With the publication of Every Man in His Humor in 1598, Ben Jonson took aim at what was for him a risible displacement of classical philology by the newfangled lexicons of sport. Mr. Stephen, Jonson's "country gull," insists that a gentleman must be able to speak the "hawking language":1 "an' a man have not skill in the hawking- and hunting-languages nowadays, I'll not give a rush for him. They are more studied than the Greek or the Latin.
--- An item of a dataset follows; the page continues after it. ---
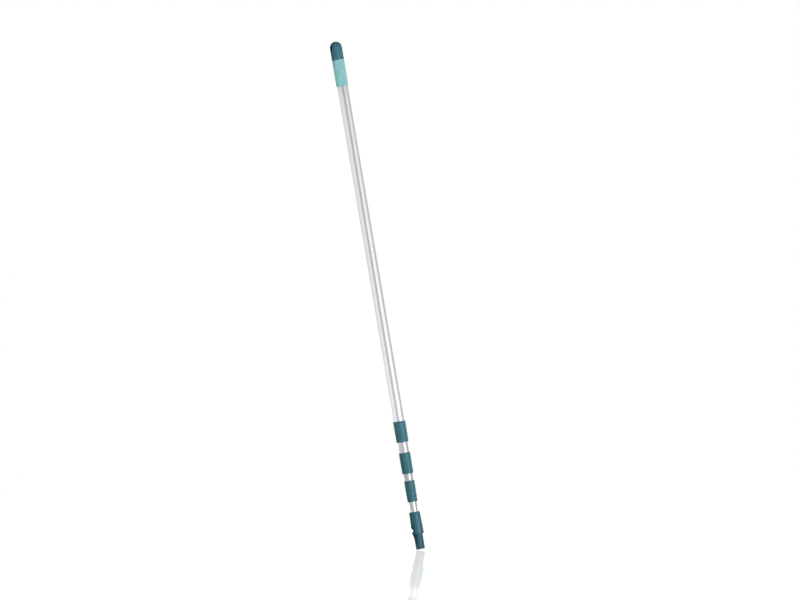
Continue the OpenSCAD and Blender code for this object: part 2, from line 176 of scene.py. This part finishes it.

He is for no gallants' company without 'em. . . . 'Slid, a gentleman mun show himself like a gentleman."2 As fashionable as such language was at the turn of the century, Constance Hieatt has demonstrated that falconry terms have traditionally constituted a word-stock for analogies between birds and humans.3 Typical is Spenser's description of Maleger, who in battle "lightly leapt areare: / Eft fierce returning, as a Faulcon faire / . . . . Remounts againe into the open aire."4 While Maurice Pope situates Shakespeare firmly within this analogic tradition, he also points to Shakespeare's uniqueness: none of Shakespeare's contemporaries refers to hawks as frequently or as unerringly as he does, suggesting to Pope, [End Page 186] and more recently to Edward Berry, that Shakespeare's "fascination" with hunting and hawking "is experiential rather than merely bookish." 5 Among other things, Shakespeare's facility with hawking language allows him to exploit the crucial, if not widely known, gender distinction between "trainable falcons (usually females) and . . . falconers (usually males)."6

I in turn wish to argue that Shakespeare leaves the relative straightforwardness of hawking tropes such as Spenser's behind and in the process makes hawking language wholly his own. First, he employs the gendered discourse of hawking language in order to make the interspecific leap from the falconer's training of his female hawk to a husband's training of his wife. Beginning with The Taming of the Shrew, Shakespeare uses hawking metaphors to suggest that a husband tame his haggard-like wife as a falconer would his bird. What allows such a leap is the language the falconry manuals use to describe the training of a hawk and in particular their recommendation that falconers cultivate a loving relationship with their birds, one whose intimacy implicitly draws upon the language of marital love. Second, I will address Shakespeare's decade-long engagement with wife taming by means of hawking language and his increasing tendency, between 1592 and 1604, to experiment with shifting the normative gender roles of falconer and hawk. Even as early as Romeo and Juliet, there is some gender slippage: Juliet is both tamer and, at certain moments, would-be tamed woman. Only in Othello, a play that has received scant attention for its hawking metaphors, does Shakespeare's exploration of hawking language reach its culmination. Othello and Desdemona vie with one another for the right to tame the other, only to have Shakespeare point out, as he had hinted in the much earlier The Taming of the Shrew, that the interspecific leap from training hawks to training one's wife is finally incompatible with human dignity.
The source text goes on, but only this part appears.